## [Request]
Copy out all of the material exactly as presented.

## [Supplied information]
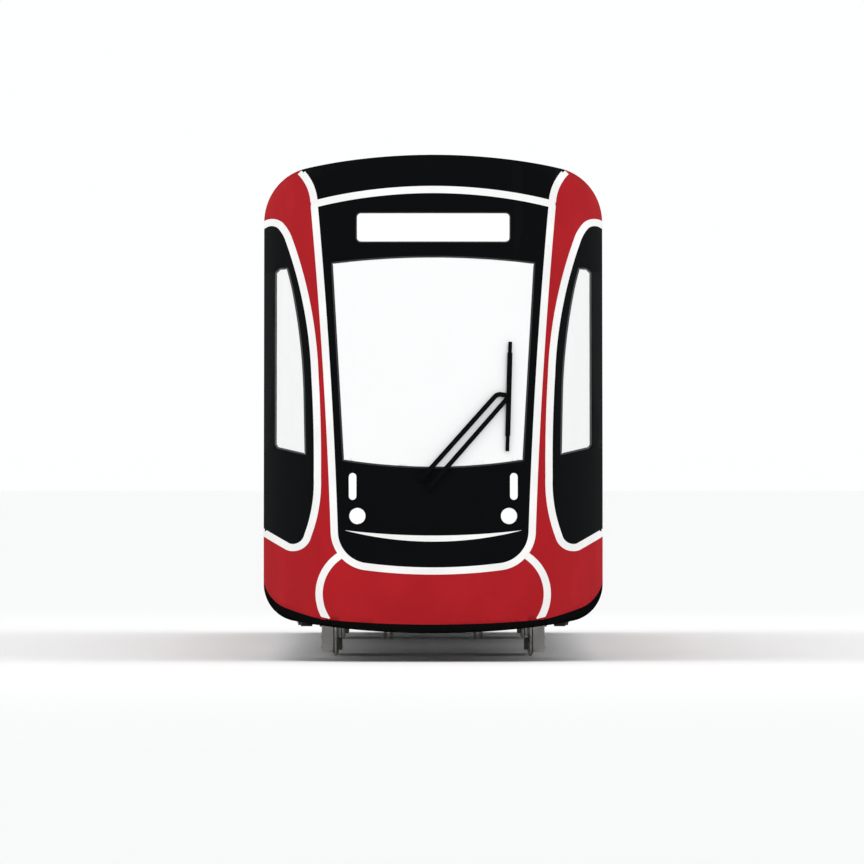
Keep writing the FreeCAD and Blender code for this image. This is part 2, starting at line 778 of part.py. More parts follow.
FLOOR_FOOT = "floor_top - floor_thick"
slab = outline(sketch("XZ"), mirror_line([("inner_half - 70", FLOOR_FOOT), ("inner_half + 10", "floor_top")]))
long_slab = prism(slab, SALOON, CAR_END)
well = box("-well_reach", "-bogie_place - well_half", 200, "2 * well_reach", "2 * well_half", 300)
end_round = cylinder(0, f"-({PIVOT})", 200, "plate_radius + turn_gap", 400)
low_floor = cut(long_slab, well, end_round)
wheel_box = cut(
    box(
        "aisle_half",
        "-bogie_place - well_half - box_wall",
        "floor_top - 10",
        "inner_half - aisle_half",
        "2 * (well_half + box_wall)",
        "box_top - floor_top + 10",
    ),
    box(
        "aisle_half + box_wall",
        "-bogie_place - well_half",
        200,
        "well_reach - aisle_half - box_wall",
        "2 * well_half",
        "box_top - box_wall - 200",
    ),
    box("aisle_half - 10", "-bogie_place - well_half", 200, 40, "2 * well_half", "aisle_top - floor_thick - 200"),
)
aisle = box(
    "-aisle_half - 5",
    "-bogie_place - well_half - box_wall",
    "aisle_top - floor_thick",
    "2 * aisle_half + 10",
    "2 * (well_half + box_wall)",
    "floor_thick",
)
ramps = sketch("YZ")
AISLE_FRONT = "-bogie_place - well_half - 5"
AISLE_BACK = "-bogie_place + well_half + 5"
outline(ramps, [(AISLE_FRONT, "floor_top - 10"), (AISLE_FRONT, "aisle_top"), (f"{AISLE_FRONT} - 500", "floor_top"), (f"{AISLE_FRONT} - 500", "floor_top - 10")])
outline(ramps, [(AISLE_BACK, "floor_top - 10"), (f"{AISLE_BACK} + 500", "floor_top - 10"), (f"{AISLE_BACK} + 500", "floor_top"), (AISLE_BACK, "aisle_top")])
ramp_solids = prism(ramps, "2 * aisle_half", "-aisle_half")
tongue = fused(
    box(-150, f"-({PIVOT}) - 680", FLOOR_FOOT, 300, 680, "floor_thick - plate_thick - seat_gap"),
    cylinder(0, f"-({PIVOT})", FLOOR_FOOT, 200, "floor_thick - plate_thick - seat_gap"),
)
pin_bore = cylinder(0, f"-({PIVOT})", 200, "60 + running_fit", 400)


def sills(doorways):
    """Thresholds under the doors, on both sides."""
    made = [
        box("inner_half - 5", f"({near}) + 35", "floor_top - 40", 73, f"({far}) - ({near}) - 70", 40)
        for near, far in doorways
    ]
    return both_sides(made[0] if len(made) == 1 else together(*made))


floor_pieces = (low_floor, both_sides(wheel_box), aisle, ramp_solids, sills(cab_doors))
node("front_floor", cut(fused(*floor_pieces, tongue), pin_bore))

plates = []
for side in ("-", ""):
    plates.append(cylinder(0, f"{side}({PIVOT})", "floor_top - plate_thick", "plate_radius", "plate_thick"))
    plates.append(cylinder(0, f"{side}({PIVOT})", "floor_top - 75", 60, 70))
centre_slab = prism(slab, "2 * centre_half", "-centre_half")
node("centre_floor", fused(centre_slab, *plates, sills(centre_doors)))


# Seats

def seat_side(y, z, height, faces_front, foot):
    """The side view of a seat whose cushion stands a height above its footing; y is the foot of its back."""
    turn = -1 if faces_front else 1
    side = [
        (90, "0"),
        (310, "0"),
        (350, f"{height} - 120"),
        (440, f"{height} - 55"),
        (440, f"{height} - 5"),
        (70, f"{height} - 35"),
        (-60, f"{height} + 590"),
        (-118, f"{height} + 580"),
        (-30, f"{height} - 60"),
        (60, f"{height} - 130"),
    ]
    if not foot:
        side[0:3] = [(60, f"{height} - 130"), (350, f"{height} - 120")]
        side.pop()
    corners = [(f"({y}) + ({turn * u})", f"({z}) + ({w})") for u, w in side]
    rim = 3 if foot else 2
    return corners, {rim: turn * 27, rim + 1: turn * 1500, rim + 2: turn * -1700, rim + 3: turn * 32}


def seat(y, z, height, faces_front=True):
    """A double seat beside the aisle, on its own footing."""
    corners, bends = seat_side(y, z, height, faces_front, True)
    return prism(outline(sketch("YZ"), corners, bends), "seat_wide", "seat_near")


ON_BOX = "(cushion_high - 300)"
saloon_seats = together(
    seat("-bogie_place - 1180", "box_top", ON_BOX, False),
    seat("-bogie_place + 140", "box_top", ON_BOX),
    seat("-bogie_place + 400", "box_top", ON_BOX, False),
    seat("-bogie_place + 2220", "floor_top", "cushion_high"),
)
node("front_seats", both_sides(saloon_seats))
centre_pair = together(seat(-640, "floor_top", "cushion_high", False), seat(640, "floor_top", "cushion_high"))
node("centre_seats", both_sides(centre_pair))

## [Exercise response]
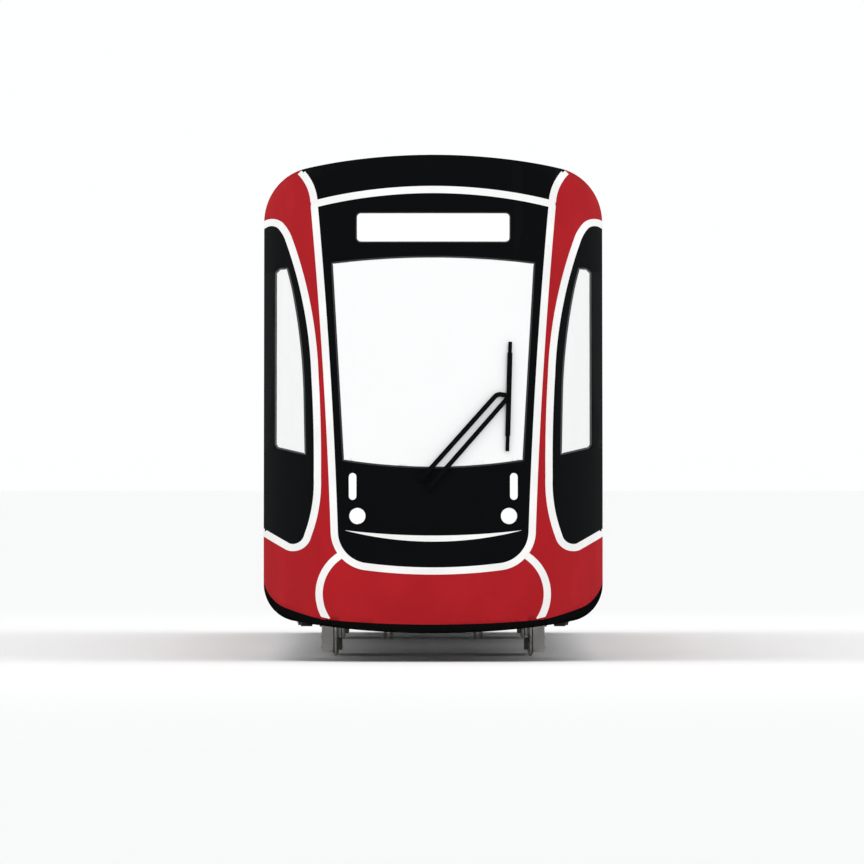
Keep writing the FreeCAD and Blender code for this image. This is part 2, starting at line 778 of part.py. More parts follow.
FLOOR_FOOT = "floor_top - floor_thick"
slab = outline(sketch("XZ"), mirror_line([("inner_half - 70", FLOOR_FOOT), ("inner_half + 10", "floor_top")]))
long_slab = prism(slab, SALOON, CAR_END)
well = box("-well_reach", "-bogie_place - well_half", 200, "2 * well_reach", "2 * well_half", 300)
end_round = cylinder(0, f"-({PIVOT})", 200, "plate_radius + turn_gap", 400)
low_floor = cut(long_slab, well, end_round)
wheel_box = cut(
    box(
        "aisle_half",
        "-bogie_place - well_half - box_wall",
        "floor_top - 10",
        "inner_half - aisle_half",
        "2 * (well_half + box_wall)",
        "box_top - floor_top + 10",
    ),
    box(
        "aisle_half + box_wall",
        "-bogie_place - well_half",
        200,
        "well_reach - aisle_half - box_wall",
        "2 * well_half",
        "box_top - box_wall - 200",
    ),
    box("aisle_half - 10", "-bogie_place - well_half", 200, 40, "2 * well_half", "aisle_top - floor_thick - 200"),
)
aisle = box(
    "-aisle_half - 5",
    "-bogie_place - well_half - box_wall",
    "aisle_top - floor_thick",
    "2 * aisle_half + 10",
    "2 * (well_half + box_wall)",
    "floor_thick",
)
ramps = sketch("YZ")
AISLE_FRONT = "-bogie_place - well_half - 5"
AISLE_BACK = "-bogie_place + well_half + 5"
outline(ramps, [(AISLE_FRONT, "floor_top - 10"), (AISLE_FRONT, "aisle_top"), (f"{AISLE_FRONT} - 500", "floor_top"), (f"{AISLE_FRONT} - 500", "floor_top - 10")])
outline(ramps, [(AISLE_BACK, "floor_top - 10"), (f"{AISLE_BACK} + 500", "floor_top - 10"), (f"{AISLE_BACK} + 500", "floor_top"), (AISLE_BACK, "aisle_top")])
ramp_solids = prism(ramps, "2 * aisle_half", "-aisle_half")
tongue = fused(
    box(-150, f"-({PIVOT}) - 680", FLOOR_FOOT, 300, 680, "floor_thick - plate_thick - seat_gap"),
    cylinder(0, f"-({PIVOT})", FLOOR_FOOT, 200, "floor_thick - plate_thick - seat_gap"),
)
pin_bore = cylinder(0, f"-({PIVOT})", 200, "60 + running_fit", 400)


def sills(doorways):
    """Thresholds under the doors, on both sides."""
    made = [
        box("inner_half - 5", f"({near}) + 35", "floor_top - 40", 73, f"({far}) - ({near}) - 70", 40)
        for near, far in doorways
    ]
    return both_sides(made[0] if len(made) == 1 else together(*made))


floor_pieces = (low_floor, both_sides(wheel_box), aisle, ramp_solids, sills(cab_doors))
node("front_floor", cut(fused(*floor_pieces, tongue), pin_bore))

plates = []
for side in ("-", ""):
    plates.append(cylinder(0, f"{side}({PIVOT})", "floor_top - plate_thick", "plate_radius", "plate_thick"))
    plates.append(cylinder(0, f"{side}({PIVOT})", "floor_top - 75", 60, 70))
centre_slab = prism(slab, "2 * centre_half", "-centre_half")
node("centre_floor", fused(centre_slab, *plates, sills(centre_doors)))


# Seats

def seat_side(y, z, height, faces_front, foot):
    """The side view of a seat whose cushion stands a height above its footing; y is the foot of its back."""
    turn = -1 if faces_front else 1
    side = [
        (90, "0"),
        (310, "0"),
        (350, f"{height} - 120"),
        (440, f"{height} - 55"),
        (440, f"{height} - 5"),
        (70, f"{height} - 35"),
        (-60, f"{height} + 590"),
        (-118, f"{height} + 580"),
        (-30, f"{height} - 60"),
        (60, f"{height} - 130"),
    ]
    if not foot:
        side[0:3] = [(60, f"{height} - 130"), (350, f"{height} - 120")]
        side.pop()
    corners = [(f"({y}) + ({turn * u})", f"({z}) + ({w})") for u, w in side]
    rim = 3 if foot else 2
    return corners, {rim: turn * 27, rim + 1: turn * 1500, rim + 2: turn * -1700, rim + 3: turn * 32}


def seat(y, z, height, faces_front=True):
    """A double seat beside the aisle, on its own footing."""
    corners, bends = seat_side(y, z, height, faces_front, True)
    return prism(outline(sketch("YZ"), corners, bends), "seat_wide", "seat_near")


ON_BOX = "(cushion_high - 300)"
saloon_seats = together(
    seat("-bogie_place - 1180", "box_top", ON_BOX, False),
    seat("-bogie_place + 140", "box_top", ON_BOX),
    seat("-bogie_place + 400", "box_top", ON_BOX, False),
    seat("-bogie_place + 2220", "floor_top", "cushion_high"),
)
node("front_seats", both_sides(saloon_seats))
centre_pair = together(seat(-640, "floor_top", "cushion_high", False), seat(640, "floor_top", "cushion_high"))
node("centre_seats", both_sides(centre_pair))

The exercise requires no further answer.